While there were clearly huge amounts spent on IT each year, it was not necessarily targeted in the right place, he said.

“A huge amount of resource has been devoted to keeping the lights on, and also making systems compliant with all the new regulation, so there was little in the past that was able to be spent on real change,” he said.

“[The batch processing software upgrade] is an example of how legacy systems increase the vulnerability of the banks, particularly when systems have to change, as they do.

“It was not a lack of investment – because of the amount that they were spending - but it shows the complexity of changing IT within a bank, [and the danger of] not having the correct process and quality control, because of the fiendishly complicated structures and systems.”

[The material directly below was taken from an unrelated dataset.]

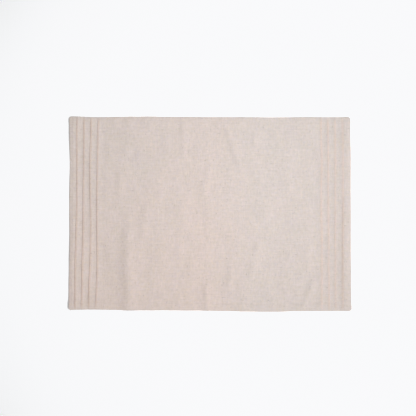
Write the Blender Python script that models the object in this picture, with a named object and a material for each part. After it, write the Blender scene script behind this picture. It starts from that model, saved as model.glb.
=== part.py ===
"""A linen placemat lying flat: one cloth, hemmed all round, with four pin tucks at each end.

The cloth is first laid out straight. One back-and-forth section in X and Z runs from end to end, with
the end hems and the tucks as its folds, and is carried across the depth in Y. The long hems are
turned under and joined on. Then each point is moved to where it lies in the real cloth: the ends,
tucks and long edges stray a little from straight, and the field rises in a few soft creases.

Lengths are in millimetres until the mesh is made. X runs along the mat and Y across it.
"""

import math
from collections import namedtuple

import bmesh
import bpy
from mathutils import Vector

MM = 0.001

# Driving sizes
LENGTH = 480.0
DEPTH = 330.0
CLOTH = 1.0  # thickness of one layer
LAYER_GAP = 0.3  # air between two layers of a fold
END_HEM = 7.0
LONG_HEM = 12.0
TUCK_DEPTH = 3.2  # from a tuck's fold to its seam

# Distance of each tuck's fold from its end of the mat. Every tuck is pressed towards its end.
LEFT_FOLDS = (11.4, 23.3, 35.4, 47.4)
RIGHT_FOLDS = (11.7, 23.9, 36.0, 47.9)

# How far towards +X the ends and the folds stray from straight, at nine places across the depth
Stray = namedtuple(
    "Stray", "y left_end left_1 left_2 left_3 left_4 right_4 right_3 right_2 right_1 right_end"
)
STRAYS = (
    Stray(-165, 0.4, -1.3, -1.9, -1.8, -2.2, 0.9, 1.1, 0.2, 0.2, 1.9),
    Stray(-130, 0.5, -1.2, -1.1, -1.2, -0.4, 0.7, 1.1, -0.2, 0.0, 1.1),
    Stray(-90, 1.5, -0.7, -0.5, 0.5, 0.9, 1.0, 0.4, 0.0, 0.0, 1.0),
    Stray(-45, 2.1, 0.6, 0.6, 1.5, 0.7, 0.9, 0.5, -0.5, 0.1, 0.7),
    Stray(0, 1.6, 1.7, 1.0, 1.6, 0.4, 0.0, 0.2, -0.3, 0.3, 0.8),
    Stray(45, 1.9, 2.2, 1.2, 0.7, 0.7, -0.1, -0.3, -0.5, 0.4, 0.5),
    Stray(90, 2.5, 2.0, 1.9, 0.5, 1.2, 0.6, -0.2, -0.1, 0.4, 0.8),
    Stray(130, 1.8, 1.8, 2.0, 2.0, 1.7, -0.3, -0.5, -0.4, 0.2, 0.2),
    Stray(165, 1.5, 2.6, 2.2, 2.2, 2.9, -0.8, -1.6, -1.2, -0.5, -0.2),
)

# How far towards +Y the long edges stray from straight
Edge = namedtuple("Edge", "x front back")
EDGES = (
    Edge(-240, 2.0, 1.1),
    Edge(-195, 2.6, -0.2),
    Edge(-150, 1.5, 0.4),
    Edge(-75, 1.1, 0.4),
    Edge(0, 0.5, -0.1),
    Edge(40, -0.5, -0.2),
    Edge(75, -1.0, -0.5),
    Edge(110, -1.3, -0.6),
    Edge(150, -0.4, -0.3),
    Edge(195, -0.2, -0.3),
    Edge(240, -0.1, -0.1),
)

# Soft ridges in the field. Each runs from one point to another and fades at both ends. It falls away
# over one width on its left side, seen from its first point, and over the other on its right.
Crease = namedtuple("Crease", "from_x from_y to_x to_y height left_width right_width")
CREASES = (
    Crease(-141, -12, -140, -162, 2.5, 34.0, 14.0),  # the main one, steep towards the left end
    Crease(25, 160, 60, 62, 1.1, 18.0, 10.0),
    Crease(-6, -108, -4, -162, 1.2, 16.0, 12.0),
    Crease(181, -106, 158, -162, 1.6, 16.0, 10.0),
    Crease(86, -40, 68, -114, 1.5, 22.0, 12.0),
    Crease(-46, 160, -42, 80, 1.0, 20.0, 10.0),
    Crease(-108, 22, -111, -46, 0.9, 18.0, 12.0),
    Crease(5, 98, -15, 16, 0.8, 18.0, 10.0),
)
CREASE_FADE = 20.0  # length over which a ridge rises from nothing at each end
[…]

He added: “It is a bit like a game of ‘pick-up-sticks’ – you try and pick one up without moving the other ones – but with software. If you move one system you are going to move others, and if you are not careful you can bring the whole lot of them down.”

According to Lev Lesokhin, executive vice president at software quality analysis firm CAST, legacy infrastructure was ultimately to blame.

“The underlying issue is the creaking infrastructure which the largest (and oldest) UK banks use. This is under increasing pressure to deliver ‘Google-like’ customer services demanded by customers today,” he said.

“Western banking systems are particularly exposed because they were the first to install computer systems, and investment in those systems has since been neglected as tightening budgets have meant less is spent on modernisation and quality assurance.

“Until these underlying issues are addressed and industry standards put in place, we will continue to see glitches like this.”